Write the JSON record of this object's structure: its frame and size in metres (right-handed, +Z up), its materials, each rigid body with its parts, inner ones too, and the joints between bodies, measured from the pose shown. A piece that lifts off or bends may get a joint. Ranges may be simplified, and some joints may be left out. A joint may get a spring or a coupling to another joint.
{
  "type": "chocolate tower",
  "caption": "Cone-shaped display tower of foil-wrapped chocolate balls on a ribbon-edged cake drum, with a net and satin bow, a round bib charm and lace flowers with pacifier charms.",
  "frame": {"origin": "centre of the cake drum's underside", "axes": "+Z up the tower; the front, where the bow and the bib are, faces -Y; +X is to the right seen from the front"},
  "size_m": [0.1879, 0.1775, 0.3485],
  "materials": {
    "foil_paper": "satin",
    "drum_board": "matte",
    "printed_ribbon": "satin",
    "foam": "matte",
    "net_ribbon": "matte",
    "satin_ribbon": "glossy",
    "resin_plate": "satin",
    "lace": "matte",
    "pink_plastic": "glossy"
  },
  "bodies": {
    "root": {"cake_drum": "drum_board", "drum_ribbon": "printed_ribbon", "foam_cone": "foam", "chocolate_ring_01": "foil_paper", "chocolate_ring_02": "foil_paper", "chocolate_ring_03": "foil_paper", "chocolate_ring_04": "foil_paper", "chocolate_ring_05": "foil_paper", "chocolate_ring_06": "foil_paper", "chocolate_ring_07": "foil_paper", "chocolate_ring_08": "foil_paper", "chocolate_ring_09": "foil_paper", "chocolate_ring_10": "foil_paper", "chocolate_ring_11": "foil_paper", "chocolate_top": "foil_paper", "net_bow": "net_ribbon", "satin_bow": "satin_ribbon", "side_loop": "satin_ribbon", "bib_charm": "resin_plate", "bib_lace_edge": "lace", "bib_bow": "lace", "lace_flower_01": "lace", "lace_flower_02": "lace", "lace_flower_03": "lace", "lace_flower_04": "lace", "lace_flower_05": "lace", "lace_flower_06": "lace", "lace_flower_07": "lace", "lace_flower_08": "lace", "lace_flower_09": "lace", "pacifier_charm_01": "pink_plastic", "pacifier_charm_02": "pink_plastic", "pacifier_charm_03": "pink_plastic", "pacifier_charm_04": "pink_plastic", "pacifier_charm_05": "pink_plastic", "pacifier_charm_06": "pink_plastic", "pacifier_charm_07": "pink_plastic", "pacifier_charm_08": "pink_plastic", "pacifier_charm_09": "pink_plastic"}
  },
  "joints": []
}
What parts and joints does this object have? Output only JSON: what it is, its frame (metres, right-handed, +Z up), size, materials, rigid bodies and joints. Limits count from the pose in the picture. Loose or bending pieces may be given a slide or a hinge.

-- -- --

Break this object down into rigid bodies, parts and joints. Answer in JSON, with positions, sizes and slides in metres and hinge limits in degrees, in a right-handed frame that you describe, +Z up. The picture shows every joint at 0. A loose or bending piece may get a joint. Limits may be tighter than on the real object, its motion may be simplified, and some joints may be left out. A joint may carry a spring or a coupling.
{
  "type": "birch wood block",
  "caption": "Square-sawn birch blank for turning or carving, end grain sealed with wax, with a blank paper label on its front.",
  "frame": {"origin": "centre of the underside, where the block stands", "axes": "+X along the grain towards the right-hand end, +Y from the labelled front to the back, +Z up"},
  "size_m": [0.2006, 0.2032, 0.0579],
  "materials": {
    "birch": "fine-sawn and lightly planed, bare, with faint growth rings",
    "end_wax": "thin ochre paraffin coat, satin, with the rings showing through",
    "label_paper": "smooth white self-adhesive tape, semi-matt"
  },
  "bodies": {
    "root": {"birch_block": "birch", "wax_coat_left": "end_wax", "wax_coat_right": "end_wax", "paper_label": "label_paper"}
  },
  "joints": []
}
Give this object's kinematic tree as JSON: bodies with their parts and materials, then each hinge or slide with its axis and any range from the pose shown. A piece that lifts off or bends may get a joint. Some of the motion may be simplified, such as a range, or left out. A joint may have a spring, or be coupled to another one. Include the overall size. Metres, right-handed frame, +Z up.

-- -- --

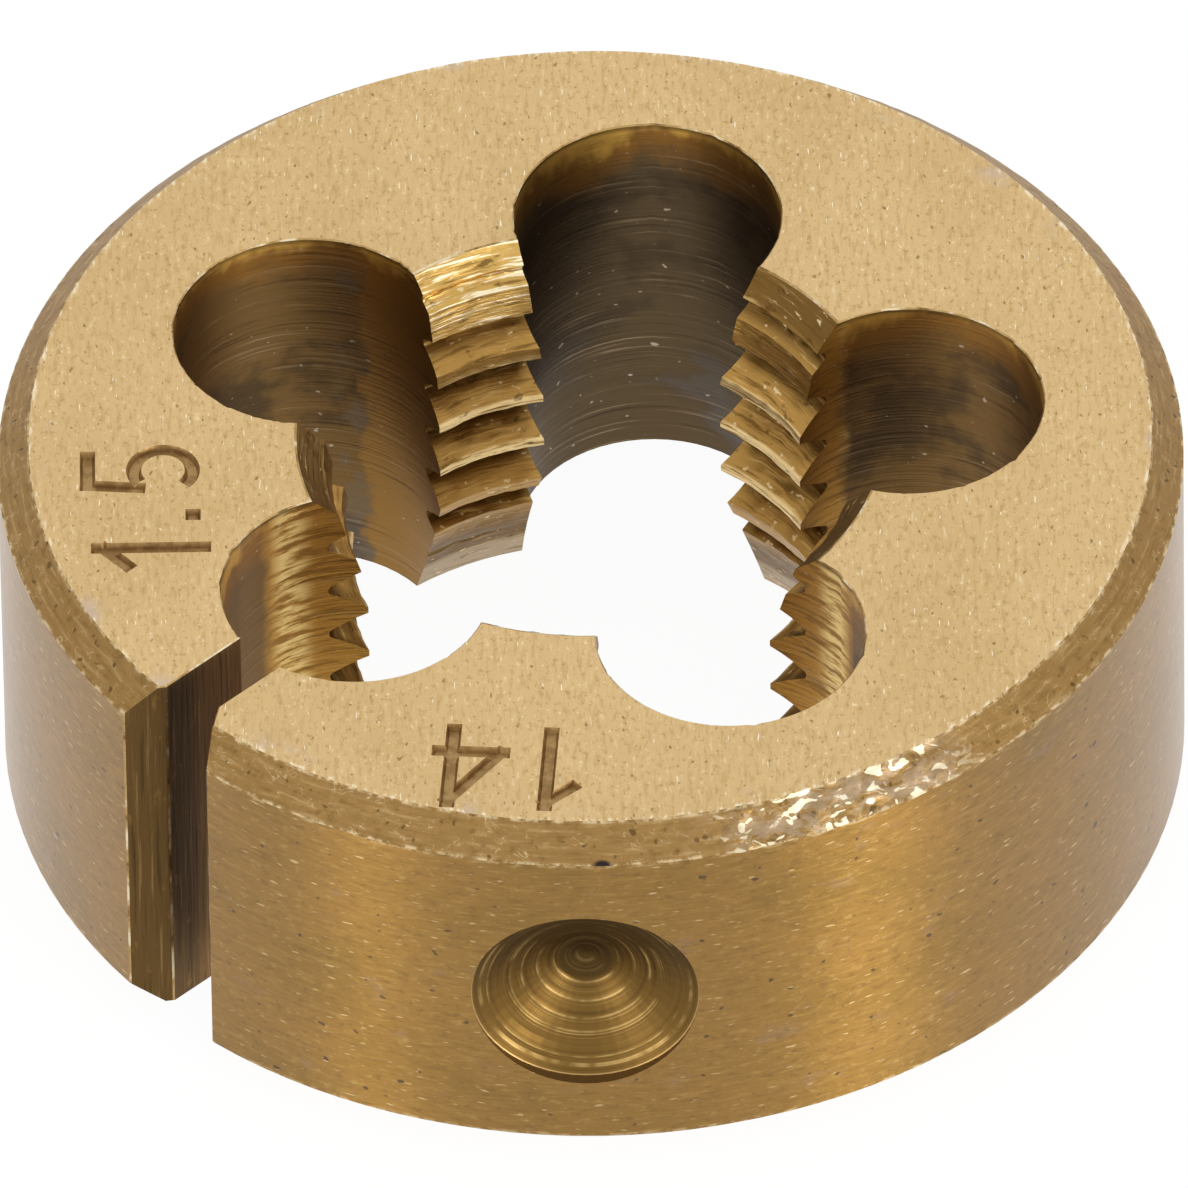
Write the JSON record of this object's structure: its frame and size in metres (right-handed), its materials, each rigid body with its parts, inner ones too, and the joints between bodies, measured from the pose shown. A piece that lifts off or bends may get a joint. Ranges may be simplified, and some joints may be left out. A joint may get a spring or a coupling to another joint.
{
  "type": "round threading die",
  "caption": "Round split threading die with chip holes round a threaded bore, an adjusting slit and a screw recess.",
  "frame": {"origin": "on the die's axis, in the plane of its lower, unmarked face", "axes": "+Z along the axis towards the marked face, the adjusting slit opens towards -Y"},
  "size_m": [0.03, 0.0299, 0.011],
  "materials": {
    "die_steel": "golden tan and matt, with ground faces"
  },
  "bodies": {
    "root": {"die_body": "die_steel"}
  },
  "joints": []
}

-- -- --

List every line from the entries above in which "axis" appears.

» **Full answer**
Give this object's kinematic tree as JSON: bodies with their parts and materials, then each hinge or slide with its axis and any range from the pose shown. A piece that lifts off or bends may get a joint. Some of the motion may be simplified, such as a range, or left out. A joint may have a spring, or be coupled to another one. Include the overall size. Metres, right-handed frame, +Z up.
  "frame": {"origin": "on the die's axis, in the plane of its lower, unmarked face", "axes": "+Z along the axis towards the marked face, the adjusting slit opens towards -Y"},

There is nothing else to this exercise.